_Exercise_
Where a line holds the string "scene", return that line.

_Data excerpt_

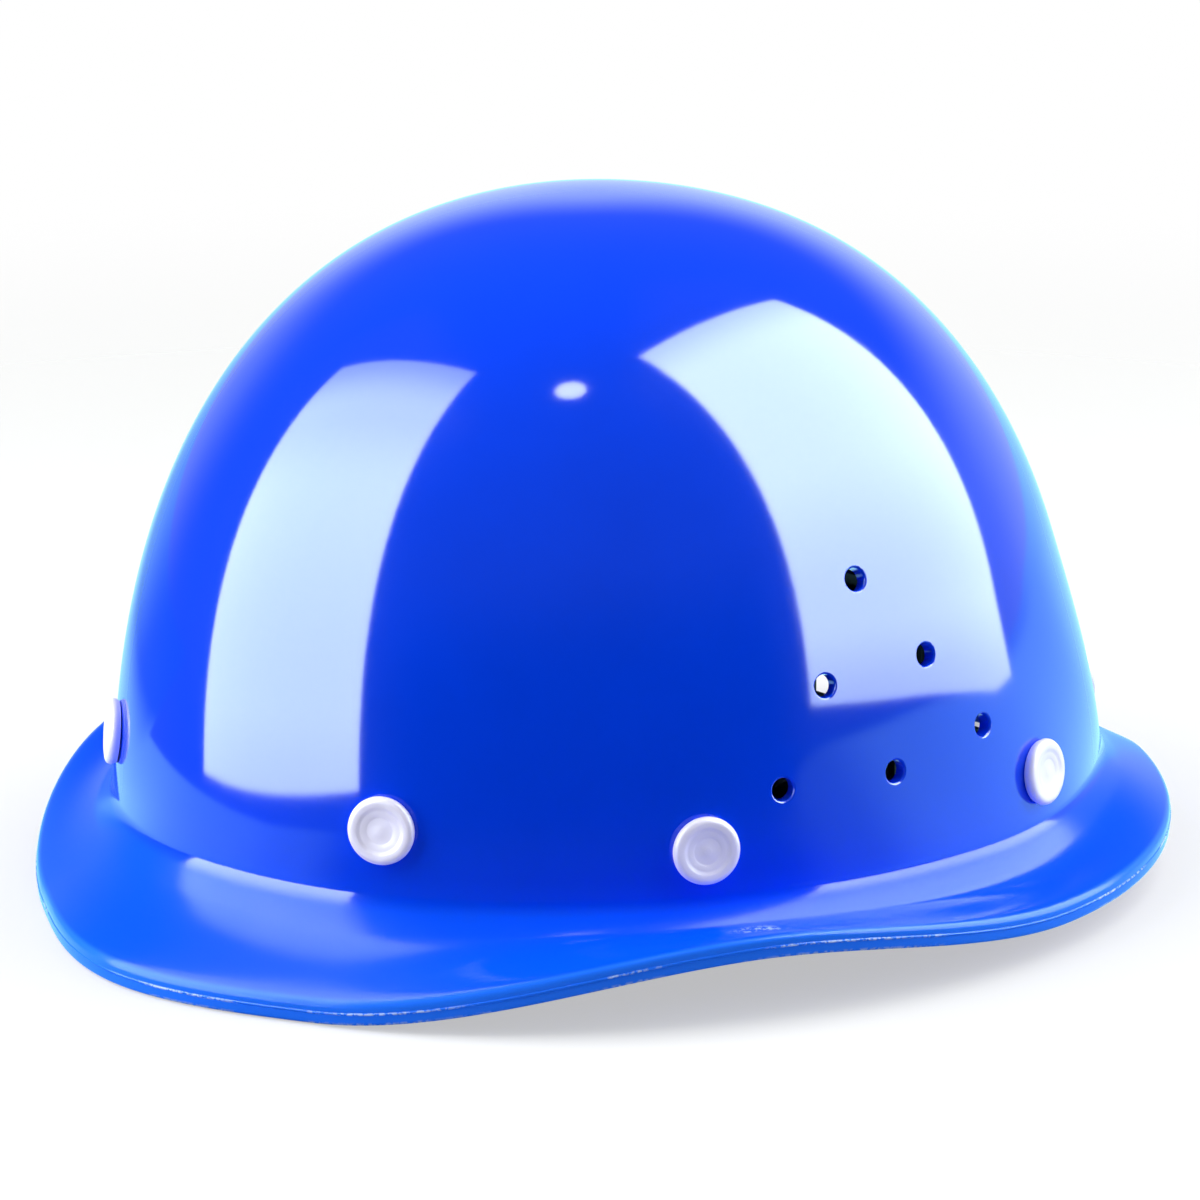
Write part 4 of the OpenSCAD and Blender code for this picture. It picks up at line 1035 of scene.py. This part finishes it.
@cache
def padCover():
    # knitted spacer cloth: small even cells, with a soft nap and painted shade in the hollows between cells
    mat, tree, bsdf, where = startMaterial("padCover")
    knit = {"Vector": where, "Scale": fabric["cells"], "Randomness": 0.35}
    cells = addNode(tree, "ShaderNodeTexVoronoi", knit, feature="SMOOTH_F1").outputs["Distance"]
    nap = noise(tree, where, fabric["nap"], 3.0)
    depth = maths(tree, "MULTIPLY_ADD", nap, 0.25, cells)
    grey = mottled(tree, fabric["pad"], 45.0, 0.12, where)
    # painted shade: the knit's hollows between cells are darker and the cell tops paler
    fill(tree, bsdf, {"Base Color": scaled(tree, grey, between(tree, depth, 1.35, 0.55, 0.1, 0.8)),
                      "Roughness": between(tree, nap, 0.78, 0.95),
                      "Sheen Weight": 0.35, "Sheen Roughness": 0.5,
                      "Normal": bumped(tree, maths(tree, "MULTIPLY", depth, -1.0), 0.6, 0.0002)})
    return mat


def dressCadNodes():
    makers = {"shell": gelCoat, "spring_steel": springSteel, "webbing": wovenTape, "padding": padCover,
              "white_nylon": lambda: moulded("whiteNylon"), "black_plastic": lambda: moulded("mouldedBlack"),
              "acetal": lambda: moulded("acetal")}
    slots = {row["node"]: row["material_slot"] for row in frame["record"]["subparts"]}
    for name, obj in nodes.items():
        obj.data.materials.clear()
        obj.data.materials.append(makers[slots[name]]())


# Studio: a white surround with two tall soft windows. A tent and a sheet of paper that only reflections see
# are dark on the camera's side and paler elsewhere, which gives the gloss its dark and light parts.
studio = {
    "ambient": 0.18, "ambientTint": (0.92, 1.15, 1.0, 1),
    "floorGlow": 0.5,         # how much of the floor's look is its own white, which softens the shadow
    "floorColour": (0.80, 0.80, 0.805, 1),
    "floorBounce": 0.52,      # the paper's colour as the object's sides are lit by it
    "floorHeight": -0.0003, "paperHeight": -0.0001,
    "floorRadius": 1.6, "floorFade": (0.25, 0.75),     # the floor ends inside the fade, and white takes over
    "lightsAim": 0.07,        # the height that both windows' lights are turned to
    "windows": {
        "left": {"centre": (-0.370, -0.559, 0.510), "x": (0.989, 0.080, 0.128), "y": (-0.146, 0.290, 0.946),
                 "width": 0.820, "height": 1.187, "power": 11.8, "farSide": 0.74,
                 "glow": [(0.0, 14.5), (0.12, 16.5), (0.45, 18.5), (0.7, 14.5), (1.0, 7.0)]},
        "right": {"centre": (0.377, 0.484, 0.593), "x": (-0.372, 0.918, -0.136), "y": (-0.363, -0.009, 0.932),
                  "width": 0.803, "height": 1.196, "power": 10.5, "farSide": 1.5,
                  "glow": [(0.0, 7.5), (0.12, 10.5), (0.4, 13.5), (0.75, 13.5), (1.0, 9.0)]},
    },
    "spot": {"azimuth": 57.0, "elevation": 69.3, "distance": 1.1, "overHeight": 0.12,
             "width": 0.115, "height": 0.100, "glow": 18.0, "colour": (0.86, 0.98, 1.0, 1)},
    # how bright the cloths look at each azimuth, and the paper by the object, in degrees from the peak
    "tentRound": [(-180, 0.90), (-130, 0.85), (-100, 0.45), (-72, 0.14), (-10, 0.14), (6, 0.10), (24, 0.0),
                  (92, 0.0), (104, 0.16), (140, 0.30), (165, 0.75), (180, 0.90)],
    "tentAbove": 0.14,
    "paperRound": [(-180, 0.85), (-100, 0.75), (-66, 0.75), (-40, 1.2), (-16, 1.2), (0, 0.8), (14, 0.05),
                   (84, 0.03), (98, 0.5), (116, 1.25), (150, 1.45), (180, 0.85)],
    # how far out the lit paper reaches at each azimuth, in metres
    "paperReach": [(-180, 1.2), (-120, 0.7), (-90, 0.32), (-62, 0.30), (-48, 0.48), (-10, 0.55), (20, 0.4),
                   (90, 0.4), (106, 1.5), (180, 1.5)],
    # the paper's own edge, which ends early in front of the left window, as that one reaches below it
    "paperEdge": [(-180, 2.4), (-62, 2.4), (-58, 0.29), (-8, 0.31), (14, 0.36), (18, 2.4), (180, 2.4)],
    "paperTint": (0.60, 1.30, 1.45, 1),
    "tentTint": (0.80, 1.0, 1.1, 1), "tentFade": (0.45, 1.5),
    "tentProfile": [(2.4, -0.8), (2.4, 1.6), (2.1, 2.3), (1.2, 2.7), (0, 2.8)],   # radius and height
    "paperFade": (0.7, 1.25),     # shares of the paper's reach
}


def onlyInReflections(obj):
    for ray in ("camera", "diffuse", "transmission", "shadow", "volume_scatter"):
        setattr(obj, "visible_" + ray, False)


def rightFrame(spot):
    x = Vector(spot["x"]).normalized()
    y = Vector(spot["y"])
    y = (y - x * y.dot(x)).normalized()
    return Matrix.Translation(spot["centre"]) @ Matrix((x, y, x.cross(y))).transposed().to_4x4()


def brightnessRamp(tree, position, stops):
    # greys are kept as a share of the brightest stop, because a ramp's colours end at 1
    top = max(level for _, level in stops)
    low, high = stops[0][0], stops[-1][0]
    ramp = addNode(tree, "ShaderNodeValToRGB", {"Fac": between(tree, position, 0.0, 1.0, low, high)})
    elements = ramp.color_ramp.elements
    ramp.color_ramp.interpolation = "EASE"
    while len(elements) > 1:
        elements.remove(elements[-1])
    for i, (at, level) in enumerate(stops):
        spot = (at - low) / (high - low)
        element = elements[0] if i == 0 else elements.new(spot)
        element.position = spot
        element.color = (level / top,) * 3 + (1,)
    return maths(tree, "MULTIPLY", ramp.outputs["Color"], top)


def glowMaterial(name, makeStrength, colour=(0.82, 1.0, 0.98, 1)):
    mat = bpy.data.materials.new(name)
    mat.use_nodes = True
    tree = mat.node_tree
    tree.nodes.clear()
    glow = addNode(tree, "ShaderNodeEmission", {"Color": colour, "Strength": makeStrength(tree)})
    addNode(tree, "ShaderNodeOutputMaterial", {"Surface": glow.outputs["Emission"]})
    return mat


def splitPosition(tree):
    return addNode(tree, "ShaderNodeSeparateXYZ", {"Vector": objectPosition(tree)}).outputs


def azimuthOf(tree, place):
    # degrees round from the peak, towards the wearer's left
    ahead = maths(tree, "MULTIPLY", place["Y"], -1.0)
    return maths(tree, "DEGREES", maths(tree, "ARCTAN2", place["X"], ahead))


def flatSheet(name, w, h):
    mesh = bpy.data.meshes.new(name)
    mesh.from_pydata([(-w, -h, 0), (w, -h, 0), (w, h, 0), (-w, h, 0)], [], [(0, 1, 2, 3)])
    return mesh


def makeWindow(name, s):
    w, h = s["width"] / 2, s["height"] / 2
    card = newObject(name + "Card", flatSheet(name, w, h))
    card.matrix_world = rightFrame(s)

    def strength(tree):
        place = splitPosition(tree)
        level = brightnessRamp(tree, between(tree, place["Y"], 0.0, 1.0, -h, h), s["glow"])
        return maths(tree, "MULTIPLY", level, between(tree, place["X"], s["farSide"], 1.0, -w, w))

    card.data.materials.append(glowMaterial(name + "Glow", strength))
    onlyInReflections(card)
    light = bpy.data.lights.new(name + "Light", "AREA")
    light.shape, light.size, light.size_y, light.energy = "RECTANGLE", s["width"], s["height"], s["power"]
    lamp = bpy.data.objects.new(name + "Light", light)
    scene.collection.objects.link(lamp)
    aimFrom(lamp, Vector(s["centre"]), Vector((0, 0, studio["lightsAim"])))
    lamp.visible_glossy = lamp.visible_camera = False


def makeSpot(s):
    # a small round lamp overhead, which shows as a bright dot on the crown
    bm = bmesh.new()
    bmesh.ops.create_circle(bm, cap_ends=True, segments=48, radius=0.5)
    lamp = newObject("overheadLamp", meshFrom(bm, "overheadLamp"))
    lamp.scale = (s["width"], s["height"], 1)
    over = Vector((0, 0, s["overHeight"]))
    aimFrom(lamp, over + directionTo(s["azimuth"], s["elevation"]) * s["distance"], over)
    lamp.data.materials.append(glowMaterial("overheadGlow", lambda tree: s["glow"], s["colour"]))
    onlyInReflections(lamp)


def makeCloths(s):
    bm = bmesh.new()
    latheInto(bm, s["tentProfile"], Matrix.Identity(4), 96)
    tent = newObject("darkTent", meshFrom(bm, "darkTent"))

    def tentStrength(tree):
        place = splitPosition(tree)
        low = brightnessRamp(tree, azimuthOf(tree, place), s["tentRound"])
        raised = between(tree, place["Z"], 0.0, 1.0, *s["tentFade"], interpolation_type="SMOOTHSTEP")
        return mixed(tree, raised, low, s["tentAbove"], "FLOAT")

    tent.data.materials.append(glowMaterial("tentCloth", tentStrength, s["tentTint"]))
    turns = np.arange(-180, 180, 2)
    rim = [directionTo(t, 0) * reach for t, reach in zip(turns, np.interp(turns, *zip(*s["paperEdge"])))]
    mesh = bpy.data.meshes.new("paperInGloss")
    mesh.from_pydata([(0, 0, 0)] + rim, [], [(0, k + 1, (k + 1) % len(rim) + 1) for k in range(len(rim))])
    paper = newObject("paperInGloss", mesh)
    paper.location.z = s["paperHeight"]

    def paperStrength(tree):
        azimuth = azimuthOf(tree, splitPosition(tree))
        near, reach, far = (brightnessRamp(tree, azimuth, s[key])
                            for key in ("paperRound", "paperReach", "tentRound"))
        past = maths(tree, "DIVIDE", distanceOf(tree, objectPosition(tree)), reach)
        fade = between(tree, past, 0.0, 1.0, *s["paperFade"], interpolation_type="SMOOTHSTEP")
        return mixed(tree, fade, near, far, "FLOAT")

    paper.data.materials.append(glowMaterial("paperGlow", paperStrength, s["paperTint"]))
    for cloth in (tent, paper):
        onlyInReflections(cloth)


def distanceOf(tree, where):
    return addNode(tree, "ShaderNodeVectorMath", {0: where}, operation="LENGTH").outputs["Value"]


def mixShaders(tree, share, first, second):
    return addNode(tree, "ShaderNodeMixShader", {"Fac": share, 1: first, 2: second}).outputs["Shader"]


def makeFloor():
    floor = newObject("floor", flatSheet("floor", studio["floorRadius"], studio["floorRadius"]))
    floor.location.z = studio["floorHeight"]
    mat, tree, bsdf, where = startMaterial("floorPaper")
    path = addNode(tree, "ShaderNodeLightPath", {}).outputs
    bounce = (studio["floorBounce"],) * 3 + (1,)
    fill(tree, bsdf, {"Base Color": mixed(tree, path["Is Diffuse Ray"], studio["floorColour"], bounce),
                      "Roughness": 0.9, "Specular IOR Level": 0.0})
    clear = addNode(tree, "ShaderNodeBsdfTransparent", {}).outputs["BSDF"]
    white = addNode(tree, "ShaderNodeEmission", {"Color": (1, 1, 1, 1), "Strength": 1.0}).outputs["Emission"]
    glow = maths(tree, "MULTIPLY", path["Is Camera Ray"], studio["floorGlow"])
    fade = between(tree, distanceOf(tree, where), 0.0, 1.0, *studio["floorFade"], interpolation_type="SMOOTHSTEP")
    faded = mixShaders(tree, fade, mixShaders(tree, glow, bsdf.outputs["BSDF"], white), clear)
    # seen from below the paper is clear, so that the inside can be looked at
    behind = addNode(tree, "ShaderNodeNewGeometry", {}).outputs["Backfacing"]
    fill(tree, tree.nodes["Material Output"], {"Surface": mixShaders(tree, behind, faded, clear)})
    floor.data.materials.append(mat)
    floor.visible_glossy = False


def makeWorld():
    world = bpy.data.worlds.new("surround")
    scene.world = world
    world.use_nodes = True
    tree = world.node_tree
    tree.nodes.clear()
    path = addNode(tree, "ShaderNodeLightPath", {}).outputs
    seen = maths(tree, "MAXIMUM", maths(tree, "MAXIMUM", path["Is Camera Ray"], path["Is Glossy Ray"]),
                 path["Is Transmission Ray"])
    back = addNode(tree, "ShaderNodeBackground", {
        "Color": mixed(tree, seen, studio["ambientTint"], (1, 1, 1, 1)),
        "Strength": between(tree, seen, studio["ambient"], 1.0, 0.0, 1.0)})
    addNode(tree, "ShaderNodeOutputWorld", {"Surface": back.outputs["Background"]})


def makeStudio():
    print("studio: floor, surround, lights")
    scene.view_settings.view_transform = "Standard"
    makeWorld()
    makeFloor()
    makeCloths(studio)
    makeSpot(studio["spot"])
    for name, s in studio["windows"].items():
        makeWindow(name, s)


makeCamera(cameraSettings)
makeStudio()
dressCadNodes()
makeShell()
makeRivets()
makeCrownStraps()
makeChinStrap()
makePads()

_Solution_
Write part 4 of the OpenSCAD and Blender code for this picture. It picks up at line 1035 of scene.py. This part finishes it.
    scene.collection.objects.link(lamp)
    scene.world = world
    scene.view_settings.view_transform = "Standard"